On Friday afternoon, it's time to crystallize the fruit for the Snyder-Doss cake. Donner pours egg whites from a half-gallon carton into a stainless-steel bowl. She adds fresh fruit - green pears, purple plums, red and green grapes, orange kumquats - gently tossing. She drains the fruit on a metal grid, then tosses it in small clusters in a bowl of superfine sugar. After a second toss in the sugar and a gentle shake to clear the excess, the fruit is set on clean towels.

"By tomorrow, the sugar will have crystallized and they'll be beautiful," she says, gently covering the fruit with another towel. "You don't want to refrigerate these because the moisture will make the coating disintegrate." Donner uses a similar process for creating crystallized flowers, brushing the petals of violets, nasturtiums and roses with egg white before tossing them in sugar.

On Saturday, Donner brings the cake to the Cloisters. It takes center stage, standing tall and stately on a round, lace-covered table in an octagonal room off the main hall. She works swiftly, clustering groupings of sugared fruit on each tier. "One thing I don't like is symmetry," she says. "I place the fruit randomly, in bunches of threes, fives and sevens." For the final fillip, she strews small assemblies of fruit on the table top.

Donner stops to survey her work, stepping out of the way as the bride's family swoops in to photograph the cake. With a pleased smile, she confides, "This is what I love. This makes you feel so good after all the hard work."

But the glory is momentary: It's time to head off to Aberdeen for yet another delivery.
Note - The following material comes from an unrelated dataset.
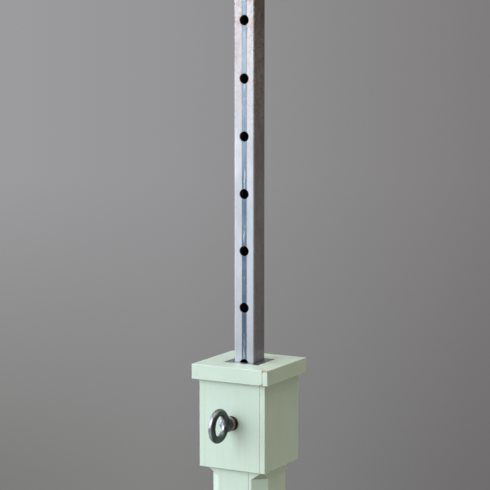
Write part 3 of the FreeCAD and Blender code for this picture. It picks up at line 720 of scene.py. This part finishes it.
def add_ring_bolt(material):
    mesh = forged_head()
    threaded_shank(mesh)
    bmesh.ops.recalc_face_normals(mesh, faces=mesh.faces)
    seat = Matrix.Translation(Vector(BOLT_SEAT) * MM) @ Matrix.Rotation(-LEAN, 4, "X") @ Matrix.Scale(MM, 4)
    bmesh.ops.transform(mesh, matrix=seat, verts=mesh.verts)
    add_piece("forged_ring_bolt", mesh, "bolt", material, ["eye_bolt"], 45)


# --------------------------------------------------------------------------------------------------
# Weld bead round the top of the tube
# --------------------------------------------------------------------------------------------------


TUBE_HALF, TUBE_CORNER, CORNER_STEPS = 10.0, 1.5, 10
BEAD_SPACING = 0.2
BEAD_LEG, BEAD_STEPS = 3.0, 8
RIPPLE_LENGTH, RIPPLE_LAG = 1.45, 1.1


def tube_outline(spacing):
    """Points round the tube's rounded square outline, each with its outward direction."""
    points = []
    flat = 2 * (TUBE_HALF - TUBE_CORNER)
    for side in range(4):
        turn = Matrix.Rotation(side * math.pi / 2, 3, "Z")
        for i in range(int(flat / spacing)):
            along = -flat / 2 + i * spacing
            points.append((turn @ Vector((TUBE_HALF, along, 0)), turn @ Vector((1, 0, 0))))
        for i in range(CORNER_STEPS):
            angle = math.pi / 2 * i / CORNER_STEPS
            out = Vector((math.cos(angle), math.sin(angle), 0))
            centre = Vector((TUBE_HALF - TUBE_CORNER, TUBE_HALF - TUBE_CORNER, 0))
            points.append((turn @ (centre + out * TUBE_CORNER), turn @ out))
    return points


def add_weld_bead(material):
    """A fillet of overlapping ripples, laid between the tube and the underside of the top plate."""
    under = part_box("top_plate")[0].z / MM
    outline = tube_outline(BEAD_SPACING)
    mesh = bmesh.new()
    loops = []
    length = 0.0
    for i, (foot, out) in enumerate(outline):
        length += (foot - outline[i - 1][0]).length if i else 0.0
        loop = [mesh.verts.new(foot - out * 0.1 + Vector((0, 0, under - 0.01)))]
        for step in range(BEAD_STEPS + 1):
            across = step / BEAD_STEPS
            lag = RIPPLE_LAG * (2 * across - 1) ** 2
            ripple = abs(((length + lag) / RIPPLE_LENGTH) % 1.0 - 0.5)
            swell = 0.3 + 0.24 * ripple + 0.14 * noise.noise(foot / 3.0)
            bulge = swell * math.sin(math.pi * across)
            place = out * (BEAD_LEG * across * 0.97 + bulge * 0.7 - 0.05)
            drop = BEAD_LEG * (1 - across) * 0.98 + bulge * 0.7
            loop.append(mesh.verts.new(foot + place + Vector((0, 0, under - max(drop, 0.01)))))
        loops.append(loop)
    join_loops(mesh, loops)
    bmesh.ops.recalc_face_normals(mesh, faces=mesh.faces)
    bmesh.ops.transform(mesh, matrix=Matrix.Scale(MM, 4), verts=mesh.verts)
    add_piece("weld_bead", mesh, "tube", material, ["top_weld"])


# --------------------------------------------------------------------------------------------------
# Metal pieces, and the CAD nodes that are shown as they are
# --------------------------------------------------------------------------------------------------


def finish_node(node, material):
    """Gives a CAD node its material."""
    data = NODES[node].data
    data.materials.clear()
    data.materials.append(material)


STRIPE_HALF = 2.25
# How far above the head the tube's stain begins.
STAIN_RISE = 150
PLATE_EDGE = 0.6 * MM
GUIDE_EDGE = 0.3 * MM
TUBE_EDGE = 0.25 * MM
INSERT_EDGE = 0.25 * MM
WASHER_EDGE = 0.2 * MM
ROUND_PART_FOLD = 45

PLATE = galvanised_plate("hot_dip_zinc")
BRIGHT = worn_metal(
    "bright_zinc",
    main=srgb(176, 178, 180),
    second=srgb(150, 152, 156),
    rust=srgb(120, 84, 52),
    metallic=0.9,
    rough=0.28,
    rust_share=0.0,
)
DRAWN = galvanised_tube("drawn_zinc_tube", STRIPE_HALF, HEAD_TOP + STAIN_RISE)
softened_node("inner_tube", "zinc_tube", "tube", DRAWN, TUBE_EDGE, 2)
softened_node("foot_plate", "zinc_foot_plate", "post", PLATE, PLATE_EDGE)
softened_node("top_plate", "zinc_top_plate", "tube", PLATE, PLATE_EDGE)
RUBBED = rubbed_steel("rubbed_steel")
softened_node("guide_plate", "rubbed_guide_plate", "post", RUBBED, GUIDE_EDGE, 2)
finish_node("foot_plug", bare_wood("sawn_wood"))
finish_node("tube_glide", moulded_plastic("black_plastic"))
for fastener in ("foot_screws", "head_pins", "collar_pins", "glide_pin"):
    finish_node(fastener, BRIGHT)
RUSTY = worn_metal(
    "rusty_insert",
    main=srgb(58, 46, 36),
    second=srgb(84, 64, 48),
    rust=srgb(128, 56, 28),
    metallic=0.6,
    rough=0.45,
    rust_share=0.45,
)
softened_node("threaded_insert", "rusty_threaded_insert", "post", RUSTY, INSERT_EDGE, 2,
              ROUND_PART_FOLD)
GREY = worn_metal(
    "grey_washer",
    main=srgb(132, 132, 136),
    second=srgb(98, 98, 100),
    rust=srgb(92, 62, 40),
    metallic=0.9,
    rough=0.34,
    rust_share=0.12,
)
softened_node("lock_washer", "worn_washer", "washer", GREY, WASHER_EDGE, 2, ROUND_PART_FOLD)
add_ring_bolt(forged_steel("forged_steel"))
WELDED = worn_metal(
    "weld_zinc",
    main=srgb(150, 150, 154),
    second=srgb(118, 118, 120),
    rust=srgb(110, 76, 50),
    metallic=0.85,
    rough=0.4,
    rust_share=0.08,
)
add_weld_bead(WELDED)

# --------------------------------------------------------------------------------------------------
# Stage, lights and camera
# --------------------------------------------------------------------------------------------------

FLOOR_RADIUS, FLOOR_SEGMENTS = 1.2, 128
FLOOR_TONE, FLOOR_ROUGHNESS = (0.62, 0.62, 0.61, 1), 0.8


def add_floor():
    mesh = bmesh.new()
    bmesh.ops.create_circle(mesh, cap_ends=True, segments=FLOOR_SEGMENTS, radius=FLOOR_RADIUS)
    data = bpy.data.meshes.new("floor")
    mesh.to_mesh(data)
    mesh.free()
    floor = bpy.data.objects.new("floor", data)
    bpy.context.scene.collection.objects.link(floor)
    material = bpy.data.materials.new("pale_floor")
    material.use_nodes = True
    shader = material.node_tree.nodes["Principled BSDF"]
    shader.inputs["Base Color"].default_value = FLOOR_TONE
    shader.inputs["Roughness"].default_value = FLOOR_ROUGHNESS
    data.materials.append(material)


# Wall tones by the X of the direction, for directions that are level or rise and for those that fall.
# The first gives way to the second between the two values of Z in WALL_TURN.
WALL_HIGH = (
    (-1.0, (176, 178, 184)),
    (-0.589, (156, 156, 158)),
    (-0.505, (149, 149, 151)),
    (-0.425, (138, 137, 138)),
    (-0.353, (128, 125, 126)),
    (-0.31, (122, 119, 120)),
    (0.3, (112, 108, 96)),
    (1.0, (138, 130, 93)),
)
WALL_LOW = (
    (-1.0, (120, 120, 118)),
    (-0.589, (124, 124, 122)),
    (-0.505, (131, 131, 130)),
    (-0.425, (125, 125, 125)),
    (-0.353, (113, 111, 112)),
    (-0.31, (108, 106, 106)),
    (0.3, (86, 84, 78)),
    (1.0, (100, 98, 84)),
)
WALL_TURN = (-0.08, -0.25)


def add_world():
    """A plain grey room, lighter to the left, yellowish at the far right and darker towards the floor."""
    world = bpy.data.worlds.new("studio")
    bpy.context.scene.world = world
    world.use_nodes = True
    tree = world.node_tree
    where = tree.nodes.new("ShaderNodeTexCoord")
    split = tree.nodes.new("ShaderNodeSeparateXYZ")
    tree.links.new(where.outputs["Generated"], split.inputs[0])
    tones = []
    for stops in (WALL_HIGH, WALL_LOW):
        spread = tree.nodes.new("ShaderNodeMapRange")
        spread.inputs["From Min"].default_value = -1
        spread.inputs["From Max"].default_value = 1
        ramp = tree.nodes.new("ShaderNodeValToRGB")
        tree.links.new(split.outputs["X"], spread.inputs["Value"])
        tree.links.new(spread.outputs[0], ramp.inputs["Fac"])
        elements = ramp.color_ramp.elements
        while len(elements) < len(stops):
            elements.new(0.5)
        for element, (x, tone) in zip(elements, stops):
            element.position = (x + 1) / 2
            element.color = srgb(*tone)
        tones.append(ramp.outputs["Color"])
    sink = tree.nodes.new("ShaderNodeMapRange")
    sink.inputs["From Min"].default_value, sink.inputs["From Max"].default_value = WALL_TURN
    tree.links.new(split.outputs["Z"], sink.inputs["Value"])
    mixed = tree.nodes.new("ShaderNodeMix")
    mixed.data_type = "RGBA"
    tree.links.new(sink.outputs[0], mixed.inputs[0])
    tree.links.new(tones[0], mixed.inputs[6])
    tree.links.new(tones[1], mixed.inputs[7])
    tree.links.new(mixed.outputs[2], tree.nodes["Background"].inputs["Color"])


def add_softbox(name, place, aim, size, power, colour):
    """A rectangular lamp that faces aim, with its width and height in metres and its power in watts."""
    lamp = bpy.data.lights.new(name, "AREA")
    lamp.shape = "RECTANGLE"
    lamp.size, lamp.size_y = size
    lamp.energy = power
    lamp.color = colour
    holder = bpy.data.objects.new(name, lamp)
    bpy.context.scene.collection.objects.link(holder)
    holder.location = place
    holder.rotation_euler = (Vector(aim) - Vector(place)).to_track_quat("-Z", "Y").to_euler()


AIM = (0.0, 0.0, HEAD_TOP * MM)


def add_camera():
    """The camera stands to the right of the front, above the head, and looks slightly down."""
    turn = math.radians(28.381)
    tilt = math.radians(6.831)
    distance = 1.5343
    sideways = -0.003971
    above_head = 0.10281
    right = Vector((math.cos(turn), math.sin(turn), 0))
    away = Vector((math.sin(turn) * math.cos(tilt), -math.cos(turn) * math.cos(tilt), math.sin(tilt)))
    target = Vector(AIM) + Vector((0, 0, above_head)) + right * sideways
    camera = bpy.data.cameras.new("camera")
    camera.sensor_width = 36.0
    camera.lens = 128.51
    holder = bpy.data.objects.new("camera", camera)
    bpy.context.scene.collection.objects.link(holder)
    holder.location = target + away * distance
    holder.rotation_euler = (math.pi / 2 - tilt, 0, turn)
    bpy.context.scene.camera = holder


add_floor()
add_world()
add_softbox("key", (-1.2, -2.2, 2.2), AIM, (2.0, 2.0), 39, (0.84, 0.99, 1.0))
add_softbox("pale_wall", (-1.7, -2.3, 1.25), AIM, (3.8, 2.4), 46.5, (0.94, 0.98, 1.0))
add_softbox("window", (-2.3, -0.3, 1.1), AIM, (1.6, 2.6), 29, (1.0, 0.93, 1.0))
add_softbox("overhead", (0.2, 0.1, 2.6), AIM, (2.4, 2.4), 31, (1.0, 0.95, 0.88))
add_softbox("fill", (1.3, -2.2, 1.0), AIM, (3.0, 3.0), 6, (0.97, 1.0, 0.93))
add_camera()
bpy.context.scene.view_settings.view_transform = "Standard"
Stephanie's American Buttercream Icing

Makes a generous 2 cups

8 tablespoons butter

8 tablespoons white shortening

1 pound confectioners' sugar

1 tablespoon vanilla

3 to 4 tablespoons water

Cream the butter and shortening together, then stir in the confectioners' sugar and vanilla. Add water to make a stiff, but spreadable consistency. Smooth onto cake and/or fill piping bags for decorating.